Part of Steese Expressway to be closed during Airport Way-Richardson/Steese highway intersection project
Motorists will get a break this week when bridges on the Mitchell Expressway and Cushman Street reopen. But next week, the state Department of Transportation will begin work on this summer’s biggest Fairbanks-area road project -- the reconstruction of a major intersection on the city’s east side.
Department of Transportation officials expect to complete work by Friday on repairs to the Mitchell Expressway bridge on the city’s east side -- and another project downtown.
“The Cushman Street bridge -- so, the downtown Cushman bridge -- is also wrapping up,” says Danielle Tessen, a DOT spokesperson.
Tessen says work will continue on and around Third Street while the department begins to ramp up another project nearby -- the reconstruction of the big intersection of Gaffney Road and Airport Way and the Richardson Highway and Steese Expressway. It’s called the GARS Project, which stands for Gaffney, Airport Way, Richardson and Steese, and it’ll require closures and detours.

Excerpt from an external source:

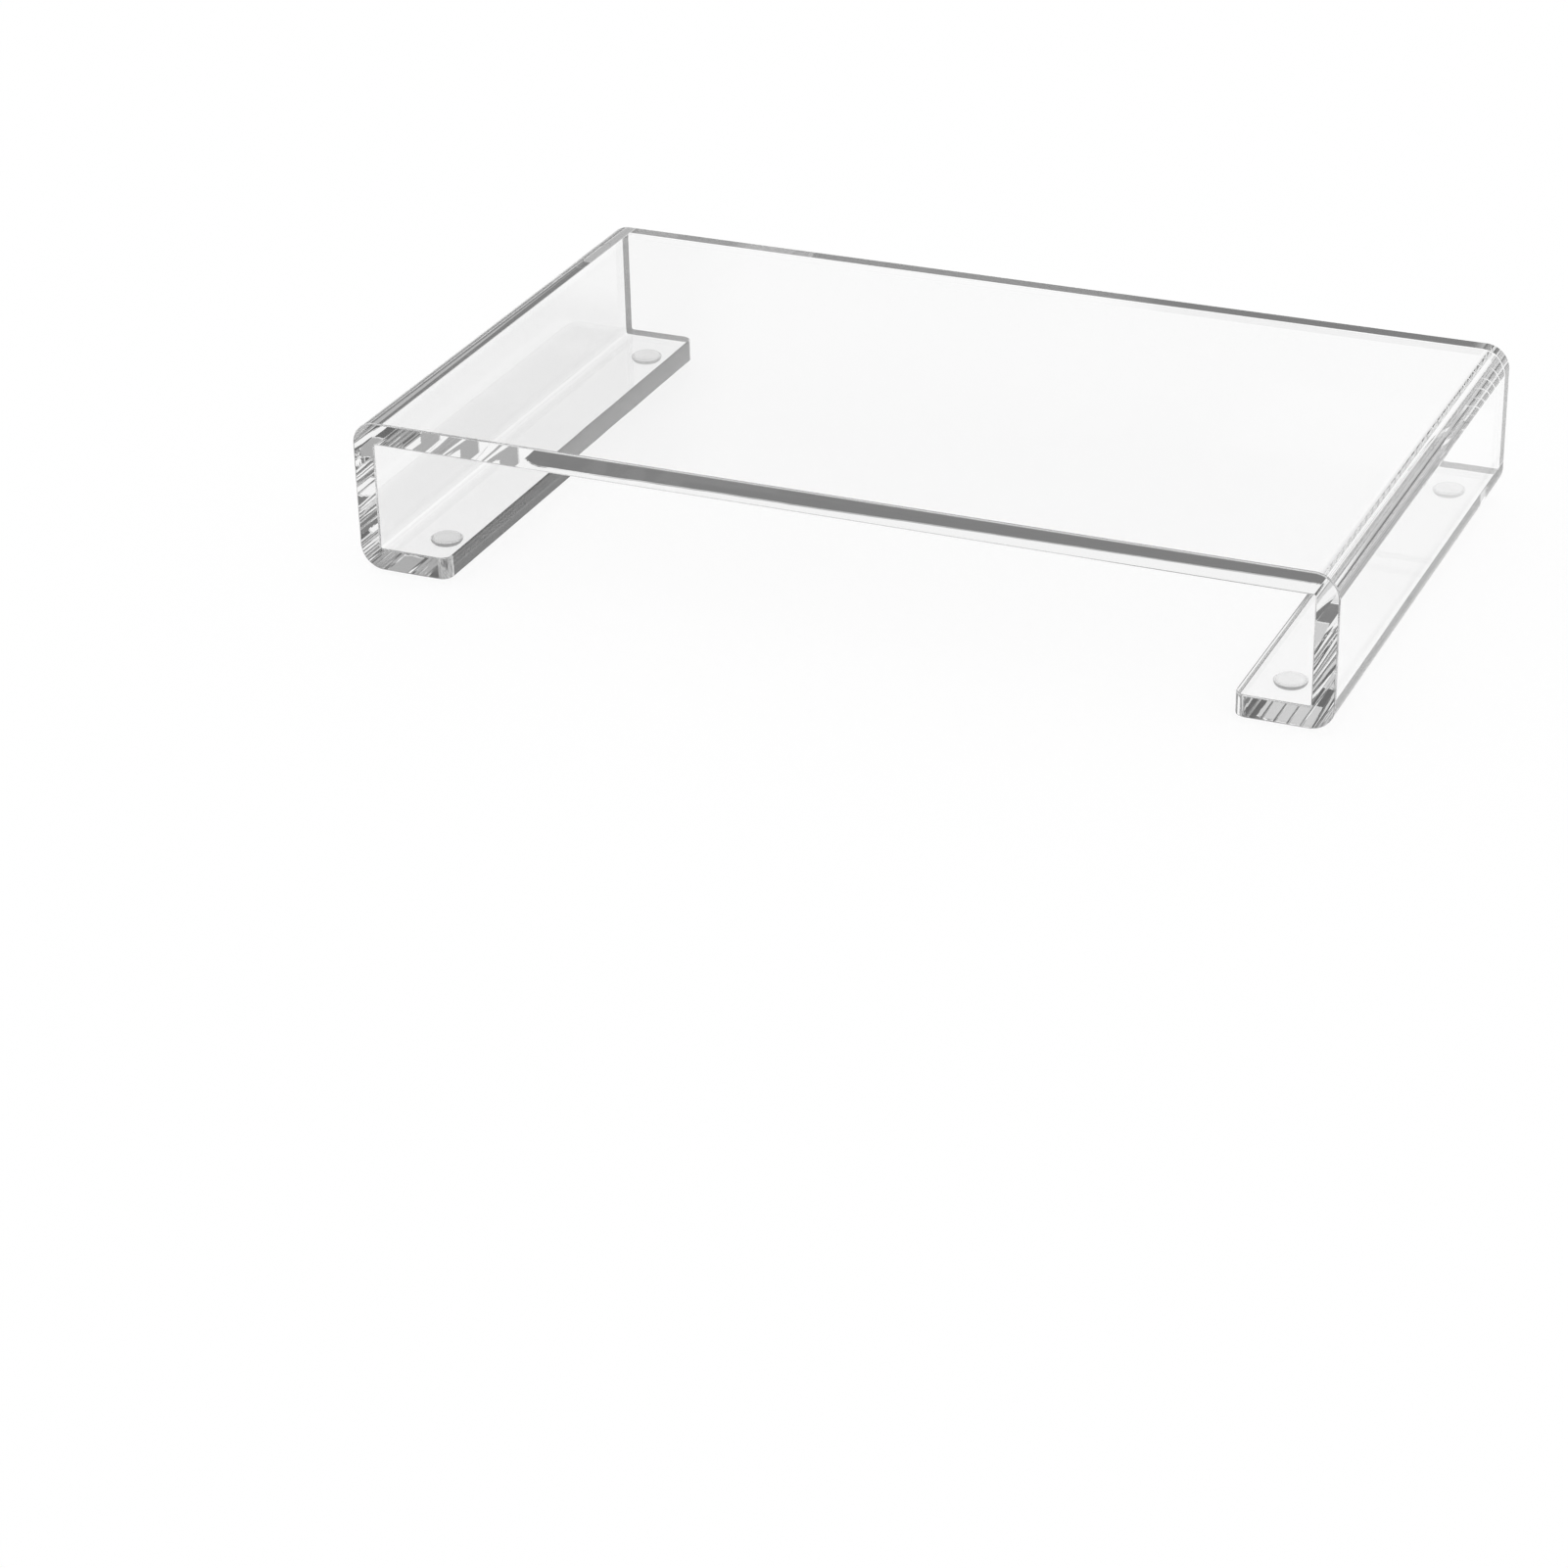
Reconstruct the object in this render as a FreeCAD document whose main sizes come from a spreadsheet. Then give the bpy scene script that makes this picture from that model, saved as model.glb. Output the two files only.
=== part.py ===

“We’re going to be closing the Steese Expressway from College Road all the way to the intersection of Airport Way and Steese,” she said in an interview Tuesday. She says DOT will close that stretch of the Steese for at least a month.
“Keep an eye out,” she added. “There’s going to be a huge traffic shift happening in Fairbanks this week.”
Tessen says motorists coming in from North Pole can get around the project by exiting the Richardson ramp onto the Mitchell. DOT’s detour around the project will route traffic from the Mitchell onto Peger Road, then the Johansen Expressway and back onto the Steese. Motorists also will be able to get to Airport Way, where they can then turn west or east, to access Fort Wainwright’s main gate.
Tessen says the department has been trying to get the word out about the project by using among other things portable electronic message boards placed around that stretch of the Steese.
“So we have message boards that are out already,” she said. “They were out before the weekend, just saying ‘This closure is happening …’ ”
DOT officials say they want to rebuild that intersection to improve safety, because of the number of wrecks that occur there. And also, because of the volume of traffic that flows through it -- an average of about 35-thousand vehicles per day. That makes it the second-busiest intersection in town, after the one at University Avenue and the Johansen Expressway and Geist Road.